The U.S. Department of Energy announced it would provide EVgo with $1.05 billion in low-cost debt financing.
This funding aims to accelerate the expansion of EVgo’s fast-charging network across the country, enhancing access to reliable public charging stations.
Notably, this reportedly marks the first instance of financial support for an EV charger company from the Loan Programs Office (LPO) within the Department of Energy, as part of its innovative clean energy initiative.
EVgo, currently operating over 1,000 fast charging locations in more than 35 states, plans to use this financing to build approximately 7,500 additional fast charging stalls by 2030.

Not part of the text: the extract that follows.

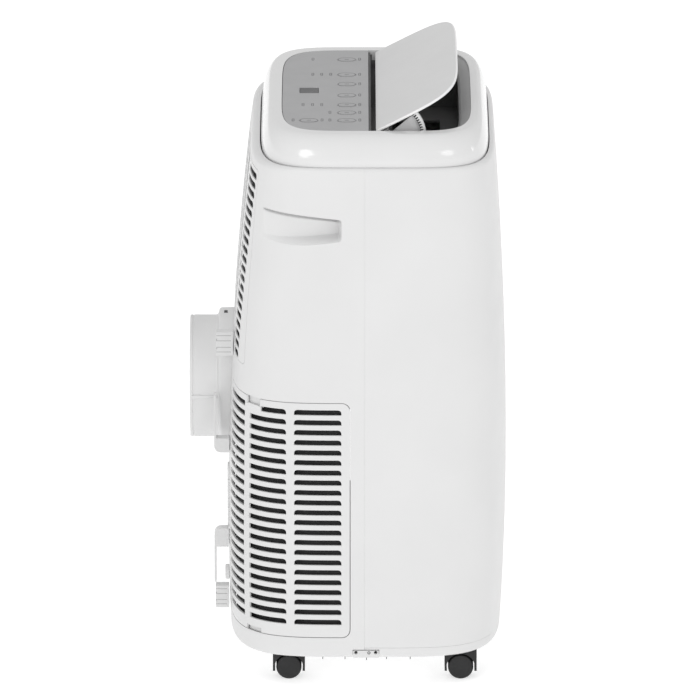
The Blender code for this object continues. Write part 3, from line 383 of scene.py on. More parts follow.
def skin(name, surface, outer, holes, material, thickness=WALL, radius=0.0006, grid=((), ()), steps=3,
         back=0.0, extra=(), kept_clear=(), edge_material=None):
    """A closed sheet on a surface, bounded by loops in (s, v), with rounded edges and see-through holes.

    grid gives the columns and rows of points inside it, extra gives points of its own for the areas in
    kept_clear, and back is the radius of its rear edge.
    """
    front_loops = [grown(outer, -radius), *[grown(hole, radius) for hole in holes]]
    clearance = 1.6 * radius + 0.0004
    inner = lattice(outer, [*holes, *kept_clear], *grid, clearance) if len(grid[0]) else np.zeros((0, 2))
    extra = np.concatenate([inner, extra]) if len(extra) else inner
    flat, faces = triangulate(front_loops[0], front_loops[1:], extra)
    s, v = flat[:, 0], flat[:, 1]
    place, normal = surface(s, v), normals(surface, s, v)
    build = Build()
    build.add(place, faces, normal[faces])
    behind = place - normal * thickness
    start = 0
    for loop, outward in [(outer, 1.0), *[(hole, -1.0) for hole in holes]]:
        rings = edge_rings(surface, loop, outward, radius, thickness, steps, back)
        add_edge(build, rings, outward)
        behind[start : start + len(loop)] = rings[-1][0]
        start += len(loop)
    build.add(behind, faces[:, ::-1], -normal[faces[:, ::-1]])
    sheet = build.make(name, material)
    if edge_material is not None:
        paint_edges(sheet, len(faces), edge_material)
    return sheet


def mirrored(loop):
    """A loop of the rear casing's left half, for its right half."""
    return np.stack([2 * TO_MIDDLE[REAR] - loop[:, 0], loop[:, 1]], axis=1)[::-1]


def steps_between(low, high, longest):
    """Even values from low to high, no further apart than longest."""
    return np.linspace(low, high, max(2, int(math.ceil((high - low) / longest)) + 1))


# ---------------------------------------------------------------- materials


def new_nodes(name):
    material = bpy.data.materials.new(name)
    material.use_nodes = True
    tree = material.node_tree
    return material, tree, tree.nodes["Principled BSDF"]


def set_inputs(node, values):
    for socket, value in values.items():
        node.inputs[socket].default_value = value


def textured(tree, kind, values):
    """A texture that is fixed to the piece."""
    place = tree.nodes.new("ShaderNodeTexCoord")
    texture = tree.nodes.new(kind)
    set_inputs(texture, values)
    tree.links.new(place.outputs["Object"], texture.inputs["Vector"])
    return texture


def noise(tree, scale, detail=3.0):
    return textured(tree, "ShaderNodeTexNoise", {"Scale": scale, "Detail": detail}).outputs["Fac"]


def between(tree, fac, low, high):
    """A number that goes from low to high over the middle of a noise."""
    spread = tree.nodes.new("ShaderNodeMapRange")
    set_inputs(spread, {"From Min": 0.3, "From Max": 0.7, "To Min": low, "To Max": high})
    tree.links.new(fac, spread.inputs["Value"])
    return spread.outputs["Result"]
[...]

In alignment with the Biden-Harris administration’s Justice40 initiative, over 40% of the new stations will be situated in marginalized areas.
However, before accessing the funds, EVgo must meet specific technical, legal, environmental, and financial requirements set by the agency.
JPMorgan analyst Bill Peterson added to the positive momentum by upgrading EVgo from ‘Neutral’ to ‘Overweight’ with a $7 price target and placed the stock on “Positive Catalyst Watch.”
Unlike its peers in hardware and software, EVgo’s fast-charging owner-operator model has been scaling effectively, showing higher usage and charging rates despite the currently slow electric vehicle market, according to Peterson.
JPMorgan expects steady network growth, slight improvements in gross margins, and better operating efficiency to help EVgo reach breakeven adjusted earnings before interest, tax, depreciation, and amortization (EBITDA) by the end of 2025, with growth expected after that.
As a result, sentiment on Stocktwits surged to ‘extremely bullish’ (95/100), accompanied by a notable spike in message volume.
EVGO stock is up over 89% this year, outpacing competitors like ChargePoint Holdings Inc. (CHPT) and Blink Charging Co. (BLNK), which have seen declines of 38% and 45%, respectively.